There are currently five — China, France, Russia, UK and USA — NPT defined nuclear weapon states, three self declared nuclear weapon states — India, North Korea and Pakistan — on the basis of having conducted nuclear tests, one state — Israel — presumed to have nuclear weapons and any number of states capable/desirous of developing nuclear weapons.

The five NPT nuclear weapon states have declared a moratorium on nuclear testing and all are signatories to the Comprehensive Test Ban Treaty (CTBT) although only three of these five countries — France, Russia and United Kingdom — have ratified the treaty. India and Pakistan too have declared unilateral voluntary moratoriums although neither has signed the CTBT. Since the CTBT has not come into force, the NPT nuclear weapon states are not legally barred from conducting any nuclear tests. They do not face any difficulties if they resume testing any time — other than any criticism of such a test by others in the international community. In the normal course of circumstances, India and Pakistan too would not face any constraints on testing except, of course, some sanctions by US and others — as happened after the 1998 tests by these two countries.

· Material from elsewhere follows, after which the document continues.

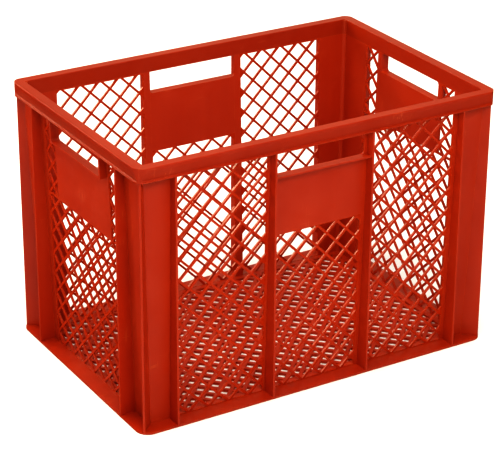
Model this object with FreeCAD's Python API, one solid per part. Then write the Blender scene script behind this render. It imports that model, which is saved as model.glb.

However, under the terms of either the 123 agreement or any one of the current alternatives under consideration by the NSG members, the US or members of NSG respectively would cease to transfer any items or technology controlled by the NSG Trigger List, if India were to conduct another test. Such a broad condition on continuation of supplies would simply be unacceptable to India.

Why is this condition unacceptable to India?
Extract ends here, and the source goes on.